Dad has just recovered from a long coma. Almost immediately, a myriad of negative scenes in my mind disappears entirely. Thanks for your blessing, Jesus! The way from Bien Hoa to Ho Chi Minh City becomes more promising. No sooner do I step into Dad’s recovery room than he starts crying like we have not met for many years. I’m still a fucking useless son, aren’t I? It's not a common practice in our family to hug each other in tough times though I’m totally aware that the love for his children far outweighs that for his health.

9:00 p.m. and Dad comes back after going for a check-up.

Unfortunately, heart surgery has produced a side-effect on his lungs – pleural effusion – making him sick most of the time. Dad is afraid of getting deep sleep. He is afraid of not being able to open his eyes again. It’s ironic to my Dad because just one year ago, he travelled through the four greatest mountain passes of the North by motorbike and received a commendation of conquering ‘the Roof of Indochina’ – Fansipan Mountain. He blames himself for being too weak. Having been bedridden, Dad feels distraught and exasperated since he cannot do anything but depends mostly on my Mom. “If only I listened to your Mom’s reminder …”. My brother and I are his only hope at this point, and thus we are taught to learn from his experience as a reminder for the future. Wealth and health are not two conditions vanishing each other - choosing one does not mean negate the other or no room in between. Please listen thoroughly to what we have been reminded to find a wealth-health equilibrium most suited to us.

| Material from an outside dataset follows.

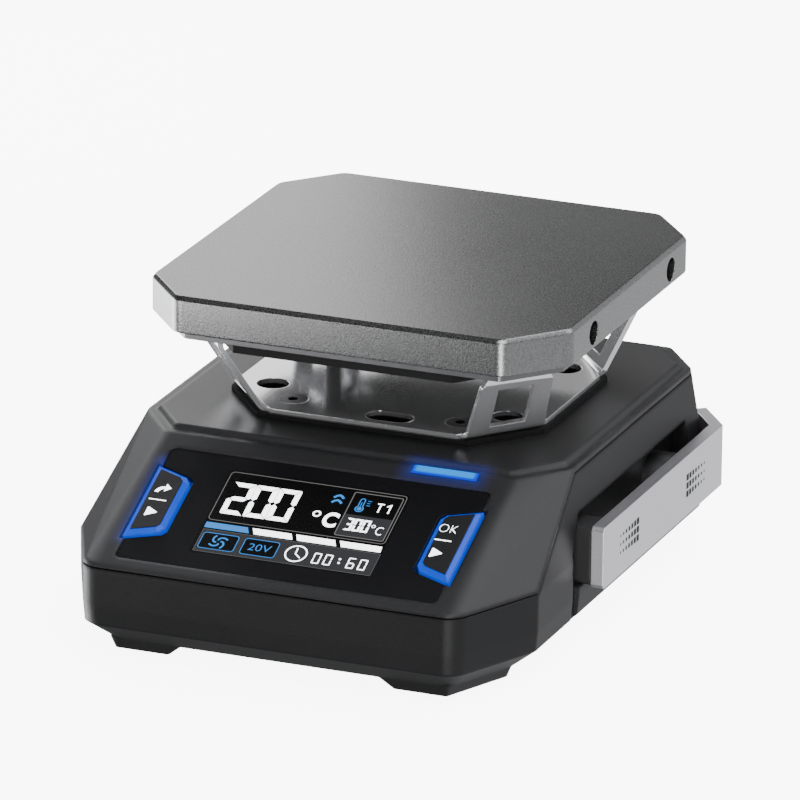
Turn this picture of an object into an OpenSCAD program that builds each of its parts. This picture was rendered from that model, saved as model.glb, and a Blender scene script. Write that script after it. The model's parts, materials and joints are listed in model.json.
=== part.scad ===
// Desktop heating platform: an octagonal hot plate on a folded steel bracket,
// over a wedge-shaped control case. Millimetres, +Z up, -Y towards the user.
// Origin: on the surface it stands on, under the middle of the whole device.

/* [Hot plate] */
// Width of the hot plate
plate_w = 70; // [60:1:76]
// Depth of the hot plate
plate_d = 70; // [60:1:76]
// Thickness of the hot plate
plate_t = 6; // [4:0.5:8]
// Corner cut of the plate along its width
plate_cut_x = 7.8; // [5:0.2:10]
// Corner cut of the plate along its depth
plate_cut_y = 9.4; // [5:0.2:12]
// Rounding of the plate's upright edges
plate_edge_r = 1.2; // [0.6:0.1:2]
// Small bevel round the top face
plate_bevel = 0.45; // [0.2:0.05:0.8]
// Diameter of the two clamp holes in the plate's side
side_hole_d = 3.8; // [2.5:0.1:4.2]
// Metal left between a clamp hole's end and the plate's screw
side_hole_wall = 2; // [1:0.1:4]
// Distance between the clamp holes
side_hole_pitch = 34.3; // [20:0.1:44]
// How far their middle lies behind the plate's
side_hole_back = 1; // [0:0.1:3]
// Height of their centres above the plate's underside
side_hole_z = 2.6; // [2.4:0.1:3.4]
// Thickness of the heating film under the plate
film_t = 0.5; // [0.3:0.1:1]
// Distance of the film's edge from the plate's
film_in = 2.2; // [1.2:0.1:4]
// Thickness of the steel clamp plate under the film
clamp_t = 0.8; // [0.5:0.1:1.5]
// Distance of the clamp plate's edge from the hot plate's
clamp_in = 1.7; // [0.6:0.1:3]
// Thickness of the insulation board under the clamp plate
insulation_t = 1.4; // [1:0.1:1.8]
// Distance of the insulation board's sides from the plate's
insulation_side = 9; // [3:0.1:12]
// Distance of the insulation board's front and back from the plate's
insulation_end = 2.2; // [2:0.1:6]
// Diameter of the temperature probe
probe_d = 2.4; // [1.6:0.1:3]

/* [Bracket] */
// Width of the bracket's base
base_w = 51.6; // [46:0.2:56]
// Depth of the bracket's base
base_d = 48; // [44:0.2:52]
// Corner cut of the base along its width, where an arm folds up
base_cut_x = 8.7; // [7:0.1:10]
// Corner cut of the base along its depth
base_cut_y = 10.7; // [9:0.1:13]
// Thickness of the sheet
sheet_t = 0.8; // [0.6:0.1:1.5]
// Inner radius of the folds
fold_r = 1.2; // [0.5:0.1:1.5]
// Angle of the arms from level
arm_deg = 57; // [54:1:72]
// Straight length of an arm between its folds
arm_len = 11.5; // [9:0.1:14]
// How far the top of an arm is set along its fold, towards the front or the back
arm_lean = 1.7; // [0:0.1:2.5]
// How much narrower an arm is at its top, on each side
arm_taper = 0.6; // [0:0.1:2]
// Width of the window in an arm
window_w = 6.4; // [4:0.1:8]
// Distance from the lower fold to the window
window_low = 1.3; // [1:0.1:3]
// Distance from the window to the upper fold
window_high = 1; // [1:0.1:3]
// Length of the flange that carries the plate
flange_len = 6.8; // [6:0.1:9]
// Width of the flange
flange_w = 9.2; // [7:0.1:10]
// Diameter of the large holes in the base
base_hole_d = 5.1; // [3:0.1:6]
// Distance of a large hole from the base's side
base_hole_side = 6.1; // [5:0.1:8]
// Distance of a large hole from the base's front or back
base_hole_end = 11.3; // [10:0.1:14]
// Distance of a base screw from the base's side
base_screw_side = 11.8; // [10.5:0.1:14]
// Distance of a base screw from the base's front or back
base_screw_end = 5.7; // [4.5:0.1:7]
// Length of the oval slot at the front of the base
slot_len = 7.8; // [6:0.1:12]
// Width of the oval slot
slot_w = 4.6; // [2:0.1:5]
// Distance of the oval slot from the base's front
slot_end = 3.7; // [3.4:0.1:5]
// Distance of the oval slot to the right of the middle
slot_side = 3; // [0:0.5:4]
// Height of the insulating pedestal under the base
pedestal_h = 0.8; // [0.5:0.1:3]
// How far the pedestal stands out round the base
pedestal_rim = 0.5; // [0.2:0.1:1.5]

/* [Case] */
// Width of the case at its widest
case_w = 76; // [72:0.5:84]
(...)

11:59 p.m. and Dad has been getting better since we took him to Vinmec Hospital, which has fewer patients and more healthcare professionals for post-operative recovery.

Dad finally overcomes a critical condition, and Mom finally can sigh with relief. It seems such a dark day of our family, but in retrospect, it is also a meaningful day. Settling down in my room with the untidy desk and trying to articulate my whirling emotions on a memoir paper, Mom will soon call to remind me not to stay up late.

Yesterday’s the past, tomorrow’s the future, but today’s a gift.

That's why it’s called the present of life.

_ Bil Keane_

Today is a new day. What is terrible should be left behind. Let’s just simply take a happy family picture.